The factory did not succeed in its attempts to make a practicable soft-paste porcelain until 1745. Much of the work at Vincennes consisted of naturalistic flowers with bronze stalks and leaves, sometimes in vases elaborately mounted in gilt bronze by the court goldsmith, Claude Thomas Duplessis, and others. Meissen was also copied for a short period, but the factory soon evolved its own style, which remained partly dependent on the use of high quality gilt-bronze mounts. A few glazed and painted figures were made, but these gave place in 1751 to figures of biscuit porcelain. In 1757 the sculptor Étienne-Maurice Falconet was appointed to take charge of modelling, a position he retained until 1766. Designs by the painter François Boucher were frequently used by Falconet and others; Boucher’s influence is particularly strong during the lifetime of Louis XV’s mistress, Mme de Pompadour, who took much interest in the factory. Later, some excellent work in this medium was done by the sculptors Augustin Pajou and Louis-Simon Boizot.
Both at Vincennes and Sèvres much use was made of coloured grounds in conjunction with white panels, which were used for decorative painting of the highest quality. These panels were surrounded by rich and elaborate raised gilding, which was engraved and chased (tooled). The most usual ground colours were a dark underglaze blue (gros bleu) and a brighter, overglaze (bleu de Roi); also used were turquoise blue, yellow, green, and rose Pompadour (often miscalled rose du Barry in England).
The porcelain of Sèvres was made to harmonize with the exotic and luxurious style of interior decoration that characterized French court circles. The soft-paste body was of superb quality; and, because the extremely fusible glaze partly remelted in the enamelling kiln, the colours sank into the glaze in a way hardly seen elsewhere.
The factory at Sèvres prosecuted the search for the ingredients of hard porcelain with vigour. They were eventually found, after a prolonged search, at Saint-Yrieix-la-Perche, near Limoges, in 1769. The new body was first manufactured soon after 1770, although for a number of years it was only used for biscuit figures. Later, it was employed for dishes and vases decorated in a severe but luxurious classical style. In 1800 the manufacture of soft porcelain was discontinued altogether.
A large number of smaller factories making hard porcelain sprang up, chiefly in and around Paris, in the second half of the 18th century. Some were patronized by members of the royal family, including Louis XVI’s wife, Marie Antoinette. A number of provincial factories were also engaged in the same manufacture.
The Tournai factory, in Belgium, which began to make porcelain in 1751, enjoyed the patronage of the empress of Austria, Maria Theresa. Here, and in the associated factory at Saint-Amand-les-Eaux, the work of Sèvres was imitated on a considerable scale.
Germany and Austria
While Germany is principally noted for its superb porcelain, the stoneware of the Rhineland is no less noteworthy. A great deal of faience was also made, though this was less important.

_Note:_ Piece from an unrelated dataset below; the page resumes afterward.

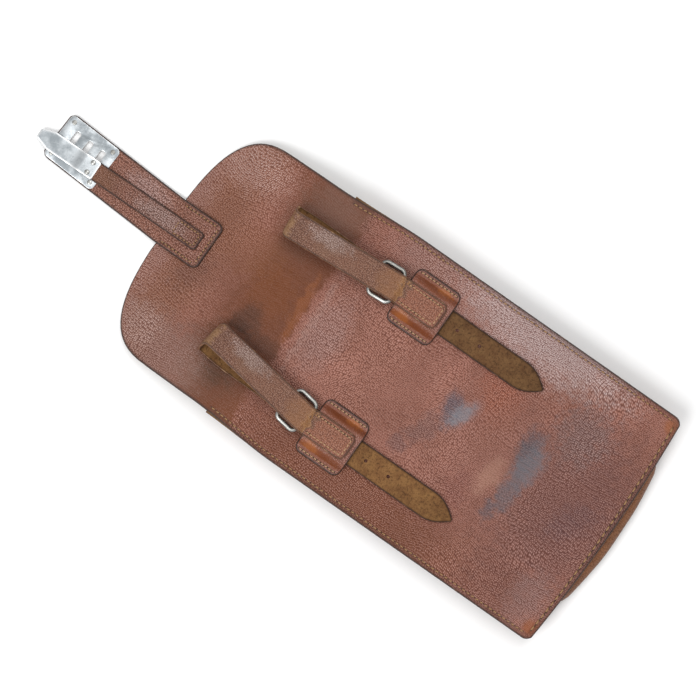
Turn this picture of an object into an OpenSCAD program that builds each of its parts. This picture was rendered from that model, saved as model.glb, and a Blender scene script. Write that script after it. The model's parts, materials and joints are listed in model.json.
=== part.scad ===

The earliest distinctive type of ware made in markedly Germanic style (c. 1350) was the Hafnergeschirr (“stove maker vessel”). Originally the term referred to tiles, molded in relief and usually covered with a green glaze, which were built up into the large and elaborate stoves needed to make mid-European winters tolerable. Jugs and other vessels made by these stove makers, however, came to be called Hafner ware by extension when their manufacture began about the mid-16th century. The work of Paul Preuning of Nürnberg is an example of this kind of ware. He decorated his pottery with coloured glazes kept apart by threads of clay (the cloisonné technique). In Silesian Hafner ware, on the other hand, the design is cut out with a knife, the incisions preventing the coloured glazes from mingling. The earliest German stove tiles are lead glazed. Tin glazes came into use about 1500.
After these beginnings, German pottery developed in two distinct classes: stoneware and tin-glazed earthenware.